ḤARIF , family, many of whose members were rabbis in Poland from the 16th to the 19th centuries. Some regard the family as descended from *Shalom Shakhna b. Joseph of Lublin. They included moses ha-zaken ("the elder") ben israel (16th–17th centuries) – the first to be given the epithet ḥarif ("sharp-witted") – who served as rabbi of Kremienec, Lvov, and Uleynov. He was the author of Seder Gittin (still in mss.) which was in the possession of Ephraim Zalman Margolioth. israel, his son, headed a yeshivah in Lvov and was av betdin of Uleynov. moses phinehas (1625–1702), son of Israel, was chief rabbi of Lvov, and presided over the Council of Four Lands in 1685. He was an opponent of the Shabbateans, and added supplements to his grandfather's Seder Gittin. israel, second son of Israel b. Moses, was born on the day his father died, and was given his name. He was av bet din of Alik. Of the sons of Moses Phinehas, Ẓevi hirsch (d. 1737) was the av bet din of Jaworow, and Jacob was av bet din of Leszniow and the province of Podolia. One son of Jacob, judah leib, was av bet din of Korow, and another, saul (first half of 18th century), av bet din of Olesko, and later of Brody where he founded a bet midrash called after him. moses Ḥayyim ben eleazar (1690–1760), grandson of Moses Phinehas, was rabbi of Komarno, Zloczow (1719), and Lvov (1724). After a violent controversy between him and Jacob Joshua *Falk concerning the rabbinate of Lvov, which arose out of an allegation by a proselyte that Moses Ḥayyim had influenced him to become a Jew, he was compelled to flee to Khotin, which was under Turkish rule, and he died there. jacob isaac (?1710–1771), son of Moses Ḥayyim, changed his name to Hochgelerter, and in 1740 was appointed rabbi of Zamosc.
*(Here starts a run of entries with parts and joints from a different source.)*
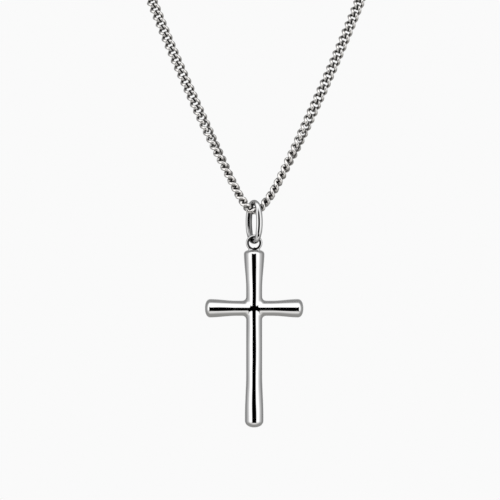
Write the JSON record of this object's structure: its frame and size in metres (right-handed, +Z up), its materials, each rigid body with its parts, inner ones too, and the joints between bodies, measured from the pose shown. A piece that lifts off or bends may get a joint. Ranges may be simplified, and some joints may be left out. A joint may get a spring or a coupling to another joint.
{
  "type": "cross pendant on a chain necklace",
  "caption": "Polished metal cross of flared round bars, hung by an eye and an oval bail on a fine curb chain with a plain clasp at the nape.",
  "frame": {"origin": "middle of the clasp's inner side, where the necklace bears on the nape", "axes": "+Z up, the cross hangs down and faces -Y, +X to the right as seen from the front"},
  "size_m": [0.1139, 0.1116, 0.2035],
  "materials": {
    "steel": "polished stainless steel",
    "chain": "polished stainless steel links"
  },
  "bodies": {
    "necklace": {"chain_left": "chain", "chain_right": "chain", "clasp": "steel", "ring_left": "steel", "ring_right": "steel"},
    "bail": {"bail": "steel"},
    "cross": {"cross": "steel"}
  },
  "joints": [
    {"name": "bail_swing", "type": "hinge", "parent": "necklace", "child": "bail", "pos_m": [0, -0.1054, -0.151], "axis": [0.8387, 0.5446, 0], "range_deg": [-75, 75]},
    {"name": "cross_swing", "type": "hinge", "parent": "bail", "child": "cross", "pos_m": [0, -0.1054, -0.15855], "axis": [0, 1, 0], "range_deg": [-75, 75]}
  ]
}
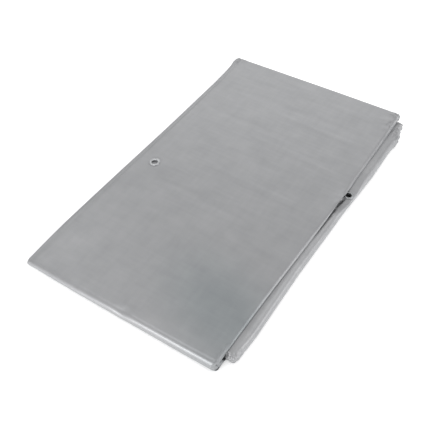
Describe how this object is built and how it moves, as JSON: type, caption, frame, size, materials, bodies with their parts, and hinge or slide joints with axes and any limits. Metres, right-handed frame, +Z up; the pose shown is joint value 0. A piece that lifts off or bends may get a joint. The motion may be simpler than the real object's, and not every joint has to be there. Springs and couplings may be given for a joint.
{
  "type": "folded tarp",
  "caption": "Silver-grey woven tarp folded back and forth into a long flat pack, with metal eyelets in its hem.",
  "frame": {"origin": "on the floor under the middle of the folded pack", "axes": "+X across the pack from its low left side to its high right side, +Y along the pack from its front fold to its back fold, +Z up"},
  "size_m": [0.4126, 0.6968, 0.0359],
  "materials": {
    "tarp_cloth": "coated woven plastic cloth with a soft sheen",
    "eyelet_metal": "satin"
  },
  "bodies": {
    "root": {"tarp_sheet": "tarp_cloth", "hem_band_top": "tarp_cloth", "hem_band_side": "tarp_cloth", "eyelet_top": "eyelet_metal", "eyelet_side": "eyelet_metal"}
  },
  "joints": []
}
His son joseph (1740–1807) was rabbi of Jampol and Zamosc. His halakhic glosses, Ḥiddushei Mahari, were published in the Zera Aharon (Zolkiew, 1757). Mishnat Ḥakhamim (Lvov, 1792), the first part of his commentary to Maimonides' Mishneh Torah, was also published. His sons were Ḥayyim ben joseph (1770–1809), rabbi of Ostrowiec, Hrubieszow, and Grabowiec, author of halakhic novellae entitled Ḥut ha-Meshullash, appended to his father's Mishnat Ḥakhamim, and isaac ben joseph (1771–1825), rabbi of Tarnograd, Chelm, and Zamosc, author of Zikhron Yiẓḥak (c. 1822), consisting of responsa and homilies.

bibliography:

G. Sochestow, Maẓẓevat Kodesh, 4 (1869), 73b–74b; Ḥ.N. Dembitzer, Kelilat Yofi, 1 (1888), 86a–88a; S. Buber, Anshei Shem (1895), 130, 158–62, 195f.; J. Cohen-Ẓedek, Shem u-She'erit (1895), 58f.; idem, in: Ha-Goren, 1 (1898), 28–31; Ẓ.(H.) Horowitz, in: Ha-Ivri, 11 no. 13 (1921), 8–10; 11 no.14 (1921), 8f.; idem, Kitvei ha-Ge'onim (1928), 28–30, 59–61; idem, Toledot Mishpaḥat Horowitz (n.d.), 21 n.41; idem, in: mgwj, 72 (1928), 494ff.; M. Bersohn, Słownik biograficzny uczonych żydów polskich xvi, xvii, i xviii wieku (1905), 68f.